Hypothesis 2, that perceived social support would be a mediator in the longitudinal association between EI and well-being, was confirmed. The finding of the present study is that time-specific indirect effects were obtained. Consistently to previous studies, people with high trait EI are likely to perceive greater social support from others and report higher levels of well-being indicators. Our findings on the mediation of perceived social support in the association between EI and well-being support Gallagher and Vella-Brodrick’s claim that perceived social support functioned as a partial mediator of the relationship between EI and well-being. The explanation for the mediating effect of social support may be that individuals with higher EI can recognize and manage emotions in others and have better possibilities to enhance their social support, which also contributes to an increase in their well-being. These results are in line with previous findings that social support functioned as a mediator of the relationship between EI and well-being indicators, specifically life satisfaction and happiness. This is consistent with findings indicating that social support mediates the relationship between trait EI and life satisfaction, the relationship between trait EI and adaptive outcomes among college students, and the relationship between trait EI and psychological well-being. Thus, our findings are compatible with a social perspective on EI.
Previous studies have analyzed the mediating role of social support between EI and well-being using cross-sectional designs, which do not allow causal conclusions. In this study, however, we employed the three-month prospective longitudinal design to assess the time-specific mediators in the association between EI and well-being. Another strength of this study is its relatively large sample.

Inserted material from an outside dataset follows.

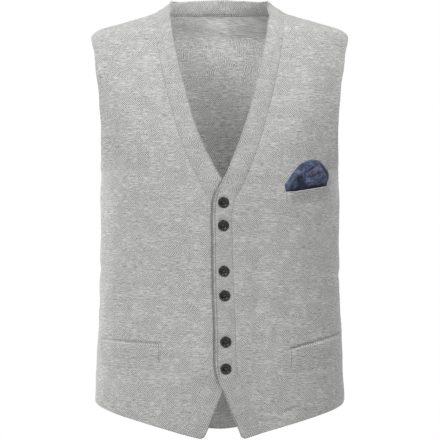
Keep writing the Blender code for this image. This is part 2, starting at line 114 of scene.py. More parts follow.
# The two front bands, hem to neck. x runs from the centre towards the band's own side.
BAND_HEADS = ("edge_x", "edge_level", "seam_x", "seam_level")
LEFT_BAND = (  # on top
    (33.5, -646.0, 62.0, -637.0),
    (27.3, -630.0, 56.5, -619.0),
    (16.0, -602.0, 45.5, -591.0),
    (5.1, -574.5, 34.5, -565.0),
    (-3.5, -558.0, 27.5, -546.0),
    (-7.4, -538.0, 25.3, -531.0),
    (-8.0, -482.0, 24.0, -480.0),
    (-10.0, -430.0, 21.8, -430.0),
    (-11.0, -346.0, 19.5, -350.0),
    (-11.0, -298.0, 19.0, -311.0),
    (-8.6, -284.5, 21.8, -294.0),
    (1.9, -265.0, 30.5, -275.0),
    (12.7, -243.0, 41.0, -253.0),
    (25.1, -212.0, 53.2, -221.0),
    (37.5, -178.0, 65.5, -185.0),
    (48.1, -140.0, 76.0, -146.0),
    (57.0, -101.0, 85.0, -106.0),
    (65.0, -63.0, 92.5, -66.0),
    (71.5, -28.0, 97.0, -32.0),
    (74.5, -6.0, 99.0, -11.0),
)
RIGHT_BAND = (  # underneath
    (24.5, -646.0, 53.0, -639.5),
    (17.2, -630.0, 46.5, -621.0),
    (6.3, -602.0, 36.0, -592.0),
    (-5.1, -574.5, 24.5, -564.0),
    (-15.5, -554.0, 14.0, -545.0),
    (-22.5, -536.0, 9.5, -531.0),
    (-24.5, -482.0, 7.5, -480.0),
    (-24.0, -430.0, 8.0, -430.0),
    (-22.5, -346.0, 8.5, -350.0),
    (-22.0, -300.0, 9.0, -311.0),
    (-18.5, -284.0, 13.5, -294.0),
    (-7.5, -265.0, 23.0, -276.0),
    (5.5, -243.0, 35.0, -254.0),
    (20.5, -214.0, 49.0, -223.0),
    (34.8, -179.0, 63.0, -186.0),
    (46.4, -140.0, 74.5, -146.0),
    (55.8, -103.0, 84.5, -108.0),
    (64.6, -65.0, 92.5, -68.0),
    (71.5, -28.0, 97.0, -32.0),
    (74.5, -6.0, 99.0, -11.0),
)

# Armhole edges: how far each lies in front of the side line, and behind it
ARMHOLE_HEADS = ("level", "front", "back")
ARMHOLE = (
    (-245, 0, 0),
    (-242, 21, 20),
    (-235, 35, 36),
    (-222, 47, 50),
    (-205, 54.5, 60),
    (-180, 60, 67),
    (-150, 61, 70),
    (-120, 58, 68),
    (-90, 49.5, 60.5),
    (-65, 37, 47),
    (-46, 22.5, 32),
    (-37, 10, 16.5),
    (-33, 0, 0),
)

# Where the left front and its band rise over the band under them, from none to full, and by how much
RISE_ACROSS, RISE_TOP, RISE_BOTTOM, RISE = (66.0, 27.0), (-212.0, -252.0), (-630.0, -583.0), 3.5 * MM

# Where the right front swells beside the left band's fold: from none to full going away from the fold,
# from none to full coming back to it, the same down from its top and up from its bottom, and by how much
SWELL_NEAR, SWELL_FAR = (-0.8, 3.0), (50.0, 10.0)
SWELL_TOP, SWELL_BOTTOM, SWELL = (-244.0, -262.0), (-572.0, -548.0), 3.2 * MM

# The cloth round a button: how far from its middle, half the width, and height of the dip and of the ring
DIMPLES = ((0.0, 8.5, -1.5), (14.0, 5.0, 0.45))

# Soft folds of the cloth. A place is (around, level): around runs from 0 at the centre front through 240 at
# the side seams to 480 at the centre back, positive on the wearer's left. bow is how far the middle of the
# fold bends off the straight line, and height is positive for a ridge and negative for a trough. The fade
# is the share of a fold over which it comes up to its full height at each end.
AROUND_TO_SIDE = 240.0
AROUND_WHOLE = 4 * AROUND_TO_SIDE * MM
FOLD_FADE, PUFF_FADE = 0.28, 0.25
FOLD_HEADS = ("around_1", "level_1", "around_2", "level_2", "bow", "half_width", "height")
FOLDS = (
    # chest, wearer's left, from the shoulder to the pocket
    (136, -40, 97, -215, 8, 20, 2.5),
    (172, -84, 146, -222, 6, 17, -2.3),
    (60, -120, 74, -230, -5, 20, -0.9),
    # chest, wearer's right
    (-158, -62, -112, -205, -8, 17, 1.9),
    (-138, -70, -92, -170, -4, 14, -1),
    (-176, -120, -150, -230, -5, 15, -1.3),
    # waist, in front
    (56, -350, 46, -470, 5, 13, -1.3),
    (82, -400, 78, -545, -6, 20, 1.2),
    (-84, -310, -80, -400, 6, 20, 1),
    (-48, -420, -66, -560, 4, 18, 0.8),
    (-118, -380, -140, -470, -8, 20, -1),
    (128, -330, 150, -440, 6, 22, -1.1),
    (-150, -560, -138, -650, 0, 26, 1.3),
    (158, -555, 146, -640, 0, 24, 1.1),
    # below the wearer's left pocket
    (88, -609, 114, -599, 1, 3.2, -1),
    (92, -602, 112, -594, 1, 4.5, 0.5),
    # under the arms
    (226, -252, 168, -330, -6, 12, -1.9),
    (236, -262, 204, -372, -5, 13, 1.5),
    (-224, -254, -172, -318, 5, 12, -1.6),
    (-238, -268, -200, -360, 6, 15, 1.4),
    (252, -256, 306, -338, 6, 13, -1.7),
    (-252, -258, -312, -322, -6, 14, -1.9),
    # sides at the waist
    (214, -398, 282, -412, -5, 9, -1.6),
    (222, -430, 270, -424, 4, 9, -1.1),
    (-208, -388, -276, -404, 6, 9, -1.6),
    (-226, -440, -262, -452, 3, 10, -1),
    # back, between the shoulders and the waist
    (330, -60, 392, -200, 8, 16, 4.9),
    (-326, -64, -396, -188, -8, 16, 4.5),
    (292, -96, 330, -214, 6, 12, -4.5),
    (-294, -90, -326, -226, -6, 12, -3.9),
    (480, -110, 478, -330, 3, 23, -3.9),
    # small of the back
    (322, -396, 452, -420, 8, 11, -4.3),
    (350, -424, 486, -446, 6, 11, 2.9),
    (-330, -410, -466, -432, -8, 11, -3.9),
    (-300, -440, -410, -470, -6, 12, -2.8),
    (400, -458, 520, -468, 4, 12, -2.9),
    # back, below the waist
    (318, -500, 352, -650, 6, 17, 4.6),
    (-322, -506, -366, -650, -6, 17, 4.2),
    (412, -520, 424, -660, 3, 13, -2.8),
    (-440, -510, -428, -660, -3, 15, -2.9),
    (262, -520, 250, -610, 3, 12, -2.5),
    (-264, -530, -254, -610, 3, 12, -2.2),
)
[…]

Several limitations of the present study should be noted. The first limitation was that our results were limited to male university students and the findings may not be generalized to the whole population of university students in Lithuania. This analysis did not examine female students, and as a result, the conclusions only apply to mediation effects among male students. The extended sample might be employed in further investigations and future research should include the female and male populations and analyze the existence of possible differences. To be able to see whether EI is differentially important for female and male students, a sample with both groups would be needed. Then, it could be possible actually to compare the coefficients between the groups like in the study by Kong et al., but this is just not possible in the dataset of this study. The second limitation of the present study was that we relied on self-report measures, so social desirability may likely have influenced the responses. The third limitation was that the stationarity assumption in the CLPM model may not hold. If the mediation assumption is false, the ab estimate will be biased. And without at least three waves of data, the stationarity assumption cannot be tested. Fourth, we decide to analyze data without subscales because we would like to obtain outcomes with the total indicators of variables. It has been stated that is a limitation that given that the SSRI measures intrapersonal and interpersonal aspects, it would be interesting from a theoretical perspective to see whether the two facets are differentially associated with social support (perhaps interpersonal aspects are more relevant) and stress and well-being (perhaps intrapersonal aspects are more relevant). Despite these shortcomings, we suspect that failing to control for prior levels of the dependent variables typically creates much greater problems than failure to consider violations of stationarity. The fourth limitation is that it was not possible to use a better alternative for the CLPM, i.e., the random intercept cross-lagged panel model (RI-CLPM) as proposed by Hamaker, Kuiper, and Grasman which decomposes each observed score into a between-person part and a within-person part and requires at least three waves of data. CLPM model has been used in the present study because it requires only two waves of data.
Future research will be warranted to examine the mediating effects of perceived social support and perceived stress between EI and well-being in the longitudinal mediation model with three or more waves of data because without at least three waves of data it is not possible to test the serial mediation hypothesis that perceived social support and perceived stress are sequential mediators in the longitudinal association between EI and psychological well-being. Indeed, more longitudinal studies with different and more varied time lags with different populations are needed. Further research should also investigate other possible mediators in the longitudinal association between EI and well-being. Other variables might mediate the effect of EI on well-being, for instance, optimism–pessimism, which is considered an important predictor of psychological well-being. While continued research is needed to support the evidence base for EI intervention, EI could be a potential focus for enhancing psychological well-being among male university students for fostering performance in a challenging study and work environment.